Es esta obsesión por la seguridad la que está modificando los modos de vida y hasta los principios más elementales de las sociedades democráticas. El terrorismo nos cambia. Tras el 11-S, el sistema de libertades individuales que hacía admirable a los Estados Unidos se ha deformado hasta el punto de asumir que las sistemáticas violaciones de los derechos humanos cometidas en Guantánamo son un tributo a pagar para evitar nuevos atentados.

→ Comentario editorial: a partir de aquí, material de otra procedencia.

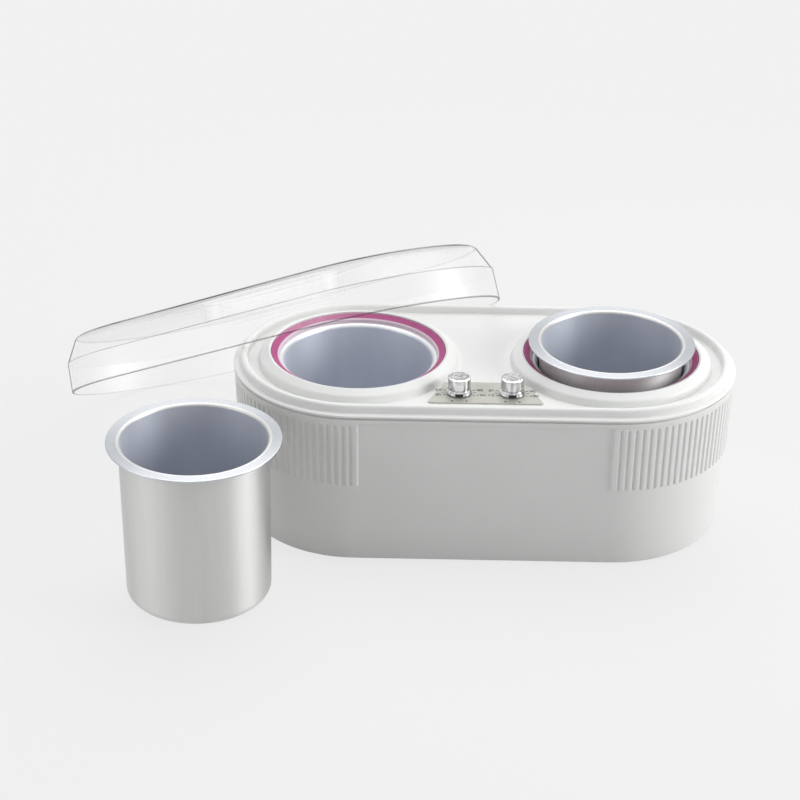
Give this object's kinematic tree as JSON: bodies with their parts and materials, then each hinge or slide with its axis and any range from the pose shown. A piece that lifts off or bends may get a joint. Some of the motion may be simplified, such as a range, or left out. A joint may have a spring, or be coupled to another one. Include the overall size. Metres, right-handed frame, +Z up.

Gran Bretaña se deslizó por una pendiente semejante, hasta que su Corte de Apelaciones dictaminó que mantener encarcelados sin cargos ni juicio a presuntos terroristas, como hizo el Gobierno de Blair con nueve extranjeros durante tres años, violaba normas judiciales básicas. El Estado de Derecho, aunque le pese a Felipe González, no se puede defender desde las cloacas, aunque éstas sean formalmente legales.

Lo cierto es que no quedan demasiadas alternativas. La teoría de golpear primero conduce a una siniestra espiral en la que lo complicado es determinar qué país de la lista del eje del mal toca invadir a continuación. Imponer por la fuerza la democracia al resto del mundo se antoja imposible, salvo que lo que se pretenda sea acelerar el choque de civilizaciones que todos dicen querer evitar. La guerra total que defienden algunos halcones del Pentágono es un engendro insostenible ante una opinión pública que pone los muertos.

La segunda opción es casi una utopía. Implica aceptar la diversidad, tender puentes, practicar el respeto mutuo e, incluso, como sostiene el propio Huntington, formular una moral común que supere los antagonismos. Toda una carrera de fondo plagada de obstáculos. ¿Amor contra el odio? Quimérico. En verdad, resulta difícil aceptar que principios pretendidamente generales como la Declaración de Derechos Humanos sean considerados una imposición del altivo Occidente. El tiempo de redefinir valores universales ya ha pasado.

El tercer camino es el más largo y costoso, pero también el más pragmático. Paz por dinero. Así de simple y de capitalista. Es más fácil que la religión sea el opio del pueblo con el estómago vacío. Por nuestra propia historia sabemos que el integrismo resiste mal la tentación del becerro de oro. Las bombas humanas suelen desactivarse a medida que se van alejando de la pobreza.

Un último apunte sobre los atentados del pasado jueves. Entre el 7-J de Londres y el 11-M de Madrid hay obvias similitudes y más de una diferencia. Nadie en el Reino Unido con dos de dedos de frente tratará de establecer vínculos entre Al Qaeda y el IRA o esbozará una teoría de la conspiración, según la cual la oposición pudo haber tenido conocimiento de lo que se preparaba pero habría callado para acabar con el Gobierno. En España no es descartable que alguna prensa pretendidamente seria publique fotos de Lavandera o de Suárez Trashorras, famosos confidentes policiales, haciendo turismo en Picadilly Circus. La trama, entonces, volverá a estar servida.

A estas alturas, quienes habitamos esta parte del mundo conocida como Occidente deberíamos aceptar que tenemos un problema contra el que nadie nos ha preparado para luchar. Hay quien asume que su país será periódicamente azotado por un huracán, removido por un terremoto o engullido por una ola. Los privilegiados habitantes de la prosperidad, a salvo de estas plagas bíblicas, tendremos que acostumbrarnos a sufrir los embates de un rencor salvaje, macerado en un cóctel de fanatismo, miseria e injusticia. Contra atentados como los de Londres, Madrid, Nueva York y Washington no hay guerra preventiva que nos proteja.